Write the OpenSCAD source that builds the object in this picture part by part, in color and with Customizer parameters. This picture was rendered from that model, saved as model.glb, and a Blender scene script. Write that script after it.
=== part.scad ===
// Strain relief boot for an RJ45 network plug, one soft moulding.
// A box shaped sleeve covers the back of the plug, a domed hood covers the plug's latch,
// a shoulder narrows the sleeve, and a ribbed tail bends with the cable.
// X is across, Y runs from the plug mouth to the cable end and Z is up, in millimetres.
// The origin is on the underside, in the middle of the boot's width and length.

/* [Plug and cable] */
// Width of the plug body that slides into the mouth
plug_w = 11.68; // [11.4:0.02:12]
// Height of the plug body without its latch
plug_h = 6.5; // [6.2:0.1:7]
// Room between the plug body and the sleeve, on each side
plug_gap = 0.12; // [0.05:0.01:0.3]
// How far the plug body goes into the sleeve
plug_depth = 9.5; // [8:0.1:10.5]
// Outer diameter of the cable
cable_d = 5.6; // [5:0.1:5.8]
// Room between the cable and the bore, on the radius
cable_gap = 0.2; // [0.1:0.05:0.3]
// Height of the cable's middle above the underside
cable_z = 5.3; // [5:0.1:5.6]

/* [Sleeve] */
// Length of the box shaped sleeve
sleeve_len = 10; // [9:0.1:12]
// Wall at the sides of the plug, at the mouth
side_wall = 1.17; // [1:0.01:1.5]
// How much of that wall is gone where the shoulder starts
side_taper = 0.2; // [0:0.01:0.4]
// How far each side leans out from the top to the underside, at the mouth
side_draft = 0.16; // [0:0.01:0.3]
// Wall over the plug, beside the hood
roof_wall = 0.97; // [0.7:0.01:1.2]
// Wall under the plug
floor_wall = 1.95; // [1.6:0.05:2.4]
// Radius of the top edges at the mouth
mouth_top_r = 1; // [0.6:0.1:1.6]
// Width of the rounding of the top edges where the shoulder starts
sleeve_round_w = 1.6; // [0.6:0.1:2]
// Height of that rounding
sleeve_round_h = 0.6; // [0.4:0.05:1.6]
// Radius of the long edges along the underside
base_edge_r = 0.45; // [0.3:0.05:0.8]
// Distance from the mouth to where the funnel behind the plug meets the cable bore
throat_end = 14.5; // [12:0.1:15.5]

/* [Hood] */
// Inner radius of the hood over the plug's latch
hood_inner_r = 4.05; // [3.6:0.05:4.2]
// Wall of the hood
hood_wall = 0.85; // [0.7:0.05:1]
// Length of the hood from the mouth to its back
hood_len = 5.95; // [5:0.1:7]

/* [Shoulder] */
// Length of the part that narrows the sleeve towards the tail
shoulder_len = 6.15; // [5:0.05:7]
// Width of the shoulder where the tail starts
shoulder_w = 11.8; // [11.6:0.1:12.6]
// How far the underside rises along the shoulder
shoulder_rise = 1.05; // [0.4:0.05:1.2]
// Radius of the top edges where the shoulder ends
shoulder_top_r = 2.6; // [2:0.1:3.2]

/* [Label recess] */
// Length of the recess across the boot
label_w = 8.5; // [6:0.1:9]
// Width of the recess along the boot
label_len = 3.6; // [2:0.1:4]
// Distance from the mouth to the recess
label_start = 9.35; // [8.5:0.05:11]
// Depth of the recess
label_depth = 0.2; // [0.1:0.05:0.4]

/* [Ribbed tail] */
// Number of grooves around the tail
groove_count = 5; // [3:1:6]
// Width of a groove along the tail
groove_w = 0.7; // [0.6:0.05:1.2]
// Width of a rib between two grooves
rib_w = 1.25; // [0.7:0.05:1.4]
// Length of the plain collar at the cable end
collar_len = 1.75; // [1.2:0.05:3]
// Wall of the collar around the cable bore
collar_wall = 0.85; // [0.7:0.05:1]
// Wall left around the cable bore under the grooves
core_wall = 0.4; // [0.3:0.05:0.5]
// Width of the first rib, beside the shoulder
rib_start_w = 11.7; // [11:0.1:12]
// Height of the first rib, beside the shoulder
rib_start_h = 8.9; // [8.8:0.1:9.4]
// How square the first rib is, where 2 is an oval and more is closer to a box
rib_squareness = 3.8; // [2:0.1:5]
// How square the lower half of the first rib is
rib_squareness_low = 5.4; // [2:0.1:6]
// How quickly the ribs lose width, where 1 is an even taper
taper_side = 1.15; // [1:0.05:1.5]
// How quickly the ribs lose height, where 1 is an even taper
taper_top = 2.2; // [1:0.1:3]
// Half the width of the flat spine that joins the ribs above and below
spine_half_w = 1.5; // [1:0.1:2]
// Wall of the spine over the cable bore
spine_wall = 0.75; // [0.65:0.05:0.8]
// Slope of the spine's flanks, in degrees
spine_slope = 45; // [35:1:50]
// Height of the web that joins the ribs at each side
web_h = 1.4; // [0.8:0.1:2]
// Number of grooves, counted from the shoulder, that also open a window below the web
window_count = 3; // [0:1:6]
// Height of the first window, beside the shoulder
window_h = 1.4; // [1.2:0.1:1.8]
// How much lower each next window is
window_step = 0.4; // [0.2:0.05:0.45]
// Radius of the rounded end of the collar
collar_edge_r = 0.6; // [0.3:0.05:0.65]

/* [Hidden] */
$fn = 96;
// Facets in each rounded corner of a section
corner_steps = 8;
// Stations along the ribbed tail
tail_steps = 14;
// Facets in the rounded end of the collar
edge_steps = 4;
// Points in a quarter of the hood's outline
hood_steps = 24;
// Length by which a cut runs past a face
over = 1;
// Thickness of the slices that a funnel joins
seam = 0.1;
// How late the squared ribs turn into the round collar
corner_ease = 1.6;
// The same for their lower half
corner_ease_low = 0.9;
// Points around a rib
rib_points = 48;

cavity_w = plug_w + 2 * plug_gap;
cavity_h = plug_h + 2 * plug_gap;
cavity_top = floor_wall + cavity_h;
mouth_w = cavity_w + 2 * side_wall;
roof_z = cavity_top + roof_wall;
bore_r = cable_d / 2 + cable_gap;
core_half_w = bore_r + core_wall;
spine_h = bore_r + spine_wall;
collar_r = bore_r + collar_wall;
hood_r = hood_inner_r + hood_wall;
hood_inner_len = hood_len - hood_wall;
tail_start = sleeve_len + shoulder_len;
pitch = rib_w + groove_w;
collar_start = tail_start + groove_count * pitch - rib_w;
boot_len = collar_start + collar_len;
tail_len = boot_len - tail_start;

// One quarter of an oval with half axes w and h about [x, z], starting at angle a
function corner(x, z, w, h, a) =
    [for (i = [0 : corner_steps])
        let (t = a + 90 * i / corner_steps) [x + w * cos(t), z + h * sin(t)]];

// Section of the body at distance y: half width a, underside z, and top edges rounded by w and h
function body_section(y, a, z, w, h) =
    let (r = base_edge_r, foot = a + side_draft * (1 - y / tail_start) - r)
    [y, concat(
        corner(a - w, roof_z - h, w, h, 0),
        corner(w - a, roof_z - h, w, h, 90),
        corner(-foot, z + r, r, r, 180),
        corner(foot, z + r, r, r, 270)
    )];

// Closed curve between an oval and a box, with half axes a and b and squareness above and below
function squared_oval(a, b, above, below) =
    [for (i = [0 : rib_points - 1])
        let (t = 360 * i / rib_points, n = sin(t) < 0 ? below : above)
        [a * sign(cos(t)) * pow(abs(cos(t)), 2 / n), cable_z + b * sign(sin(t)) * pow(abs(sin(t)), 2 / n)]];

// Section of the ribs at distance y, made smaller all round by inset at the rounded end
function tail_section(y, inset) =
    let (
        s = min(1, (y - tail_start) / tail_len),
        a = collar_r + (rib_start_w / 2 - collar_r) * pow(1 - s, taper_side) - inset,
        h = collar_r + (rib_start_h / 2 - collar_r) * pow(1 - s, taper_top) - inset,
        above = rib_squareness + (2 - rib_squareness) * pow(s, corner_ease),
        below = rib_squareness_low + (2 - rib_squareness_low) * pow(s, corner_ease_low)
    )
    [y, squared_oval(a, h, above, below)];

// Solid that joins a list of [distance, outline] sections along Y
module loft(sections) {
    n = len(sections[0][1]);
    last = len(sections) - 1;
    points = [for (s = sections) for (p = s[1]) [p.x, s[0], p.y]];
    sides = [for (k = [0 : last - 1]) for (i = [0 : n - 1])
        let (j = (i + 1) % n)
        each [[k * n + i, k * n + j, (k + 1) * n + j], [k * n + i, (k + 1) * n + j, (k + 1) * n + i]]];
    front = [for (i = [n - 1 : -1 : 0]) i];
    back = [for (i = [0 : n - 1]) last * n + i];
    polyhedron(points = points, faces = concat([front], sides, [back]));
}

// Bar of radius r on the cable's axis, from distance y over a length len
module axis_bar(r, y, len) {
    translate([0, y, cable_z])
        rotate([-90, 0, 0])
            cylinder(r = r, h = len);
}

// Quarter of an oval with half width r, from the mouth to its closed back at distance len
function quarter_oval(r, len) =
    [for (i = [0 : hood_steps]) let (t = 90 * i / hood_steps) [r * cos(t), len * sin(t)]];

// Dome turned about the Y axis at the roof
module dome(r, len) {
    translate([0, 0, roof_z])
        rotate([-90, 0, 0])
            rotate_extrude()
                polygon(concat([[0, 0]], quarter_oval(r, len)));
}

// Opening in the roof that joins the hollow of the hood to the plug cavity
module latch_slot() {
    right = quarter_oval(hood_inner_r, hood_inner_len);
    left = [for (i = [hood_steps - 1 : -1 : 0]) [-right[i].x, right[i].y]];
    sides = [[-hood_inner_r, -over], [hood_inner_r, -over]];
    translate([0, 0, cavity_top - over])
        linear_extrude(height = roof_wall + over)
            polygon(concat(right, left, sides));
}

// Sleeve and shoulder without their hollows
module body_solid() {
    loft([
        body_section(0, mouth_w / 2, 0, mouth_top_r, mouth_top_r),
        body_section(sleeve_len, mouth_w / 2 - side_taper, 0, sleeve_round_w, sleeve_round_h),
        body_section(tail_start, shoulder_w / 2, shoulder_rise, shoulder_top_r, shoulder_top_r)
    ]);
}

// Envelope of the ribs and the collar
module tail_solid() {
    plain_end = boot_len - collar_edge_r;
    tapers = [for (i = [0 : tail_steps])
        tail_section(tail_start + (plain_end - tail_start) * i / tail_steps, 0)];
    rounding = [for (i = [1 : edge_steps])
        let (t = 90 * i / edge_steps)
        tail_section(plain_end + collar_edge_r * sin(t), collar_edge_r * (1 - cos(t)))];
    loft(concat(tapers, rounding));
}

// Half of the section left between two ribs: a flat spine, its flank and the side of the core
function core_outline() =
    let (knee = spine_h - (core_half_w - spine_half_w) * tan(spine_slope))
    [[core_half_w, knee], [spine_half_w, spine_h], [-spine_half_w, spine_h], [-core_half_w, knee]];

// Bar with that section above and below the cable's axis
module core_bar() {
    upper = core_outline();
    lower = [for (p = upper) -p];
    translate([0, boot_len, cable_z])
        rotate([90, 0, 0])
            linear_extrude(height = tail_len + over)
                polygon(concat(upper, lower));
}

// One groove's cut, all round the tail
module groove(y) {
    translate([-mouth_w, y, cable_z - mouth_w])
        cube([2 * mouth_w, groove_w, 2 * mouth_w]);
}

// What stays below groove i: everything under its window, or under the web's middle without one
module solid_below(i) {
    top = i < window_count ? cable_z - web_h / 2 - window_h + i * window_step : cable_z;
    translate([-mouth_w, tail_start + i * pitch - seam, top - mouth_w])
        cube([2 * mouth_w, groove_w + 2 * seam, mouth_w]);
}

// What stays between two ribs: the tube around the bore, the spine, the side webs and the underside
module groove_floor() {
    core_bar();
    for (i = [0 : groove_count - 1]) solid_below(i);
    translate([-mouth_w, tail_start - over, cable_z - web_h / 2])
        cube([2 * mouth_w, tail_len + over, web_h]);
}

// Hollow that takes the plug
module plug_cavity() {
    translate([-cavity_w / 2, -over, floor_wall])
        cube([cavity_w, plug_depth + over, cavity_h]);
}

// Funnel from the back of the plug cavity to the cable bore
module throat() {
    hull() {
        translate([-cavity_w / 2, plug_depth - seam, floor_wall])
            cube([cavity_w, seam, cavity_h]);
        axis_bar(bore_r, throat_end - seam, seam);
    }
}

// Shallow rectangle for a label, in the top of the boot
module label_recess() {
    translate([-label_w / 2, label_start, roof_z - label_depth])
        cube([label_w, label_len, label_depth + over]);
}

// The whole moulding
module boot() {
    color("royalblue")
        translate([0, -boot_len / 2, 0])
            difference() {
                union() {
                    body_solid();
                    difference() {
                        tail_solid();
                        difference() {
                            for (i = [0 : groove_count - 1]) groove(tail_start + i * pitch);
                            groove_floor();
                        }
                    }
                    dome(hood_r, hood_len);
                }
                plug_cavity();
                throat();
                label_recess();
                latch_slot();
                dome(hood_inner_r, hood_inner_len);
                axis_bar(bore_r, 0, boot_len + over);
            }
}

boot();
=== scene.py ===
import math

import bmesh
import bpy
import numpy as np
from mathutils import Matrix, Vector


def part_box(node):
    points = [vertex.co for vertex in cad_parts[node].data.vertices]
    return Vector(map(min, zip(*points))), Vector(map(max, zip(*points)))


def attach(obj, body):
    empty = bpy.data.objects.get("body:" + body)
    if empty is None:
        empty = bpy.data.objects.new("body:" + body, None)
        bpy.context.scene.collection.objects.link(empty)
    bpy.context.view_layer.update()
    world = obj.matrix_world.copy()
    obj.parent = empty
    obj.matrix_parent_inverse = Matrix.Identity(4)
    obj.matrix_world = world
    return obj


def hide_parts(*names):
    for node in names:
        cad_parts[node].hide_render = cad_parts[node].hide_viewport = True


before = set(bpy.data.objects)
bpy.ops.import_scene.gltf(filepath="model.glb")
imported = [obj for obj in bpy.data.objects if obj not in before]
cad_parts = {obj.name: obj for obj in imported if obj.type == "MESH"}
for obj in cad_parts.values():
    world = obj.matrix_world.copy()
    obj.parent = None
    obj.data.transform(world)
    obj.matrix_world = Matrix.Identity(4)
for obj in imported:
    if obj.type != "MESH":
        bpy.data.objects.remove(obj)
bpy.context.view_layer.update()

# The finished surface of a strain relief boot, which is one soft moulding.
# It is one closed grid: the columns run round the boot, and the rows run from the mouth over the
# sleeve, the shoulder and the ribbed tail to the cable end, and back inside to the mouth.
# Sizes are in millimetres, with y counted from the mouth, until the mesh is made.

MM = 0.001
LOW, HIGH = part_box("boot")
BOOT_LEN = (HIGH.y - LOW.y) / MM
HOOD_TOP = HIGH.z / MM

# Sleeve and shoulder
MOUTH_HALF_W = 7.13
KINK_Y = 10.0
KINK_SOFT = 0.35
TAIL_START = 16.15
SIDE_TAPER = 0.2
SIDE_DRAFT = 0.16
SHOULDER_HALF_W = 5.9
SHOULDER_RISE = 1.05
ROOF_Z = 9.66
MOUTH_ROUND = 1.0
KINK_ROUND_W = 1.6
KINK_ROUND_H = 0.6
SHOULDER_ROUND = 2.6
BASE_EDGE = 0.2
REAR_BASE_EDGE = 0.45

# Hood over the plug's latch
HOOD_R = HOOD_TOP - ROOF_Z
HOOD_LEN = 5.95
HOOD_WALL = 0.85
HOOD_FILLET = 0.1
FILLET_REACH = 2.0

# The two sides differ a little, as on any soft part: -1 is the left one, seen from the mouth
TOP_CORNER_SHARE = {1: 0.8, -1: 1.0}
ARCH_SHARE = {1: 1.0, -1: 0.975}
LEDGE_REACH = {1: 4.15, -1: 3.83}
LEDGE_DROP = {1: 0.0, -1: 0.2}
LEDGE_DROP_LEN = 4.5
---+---
Problem requirements:
From the line containing "obj.matrix_parent_inverse = Matrix.Identity(4)" through the closing line of the material above, return every line exactly and omit all others.

Written answer:
    obj.matrix_parent_inverse = Matrix.Identity(4)
    obj.matrix_world = world
    return obj


def hide_parts(*names):
    for node in names:
        cad_parts[node].hide_render = cad_parts[node].hide_viewport = True


before = set(bpy.data.objects)
bpy.ops.import_scene.gltf(filepath="model.glb")
imported = [obj for obj in bpy.data.objects if obj not in before]
cad_parts = {obj.name: obj for obj in imported if obj.type == "MESH"}
for obj in cad_parts.values():
    world = obj.matrix_world.copy()
    obj.parent = None
    obj.data.transform(world)
    obj.matrix_world = Matrix.Identity(4)
for obj in imported:
    if obj.type != "MESH":
        bpy.data.objects.remove(obj)
bpy.context.view_layer.update()

# The finished surface of a strain relief boot, which is one soft moulding.
# It is one closed grid: the columns run round the boot, and the rows run from the mouth over the
# sleeve, the shoulder and the ribbed tail to the cable end, and back inside to the mouth.
# Sizes are in millimetres, with y counted from the mouth, until the mesh is made.

MM = 0.001
LOW, HIGH = part_box("boot")
BOOT_LEN = (HIGH.y - LOW.y) / MM
HOOD_TOP = HIGH.z / MM

# Sleeve and shoulder
MOUTH_HALF_W = 7.13
KINK_Y = 10.0
KINK_SOFT = 0.35
TAIL_START = 16.15
SIDE_TAPER = 0.2
SIDE_DRAFT = 0.16
SHOULDER_HALF_W = 5.9
SHOULDER_RISE = 1.05
ROOF_Z = 9.66
MOUTH_ROUND = 1.0
KINK_ROUND_W = 1.6
KINK_ROUND_H = 0.6
SHOULDER_ROUND = 2.6
BASE_EDGE = 0.2
REAR_BASE_EDGE = 0.45

# Hood over the plug's latch
HOOD_R = HOOD_TOP - ROOF_Z
HOOD_LEN = 5.95
HOOD_WALL = 0.85
HOOD_FILLET = 0.1
FILLET_REACH = 2.0

# The two sides differ a little, as on any soft part: -1 is the left one, seen from the mouth
TOP_CORNER_SHARE = {1: 0.8, -1: 1.0}
ARCH_SHARE = {1: 1.0, -1: 0.975}
LEDGE_REACH = {1: 4.15, -1: 3.83}
LEDGE_DROP = {1: 0.0, -1: 0.2}
LEDGE_DROP_LEN = 4.5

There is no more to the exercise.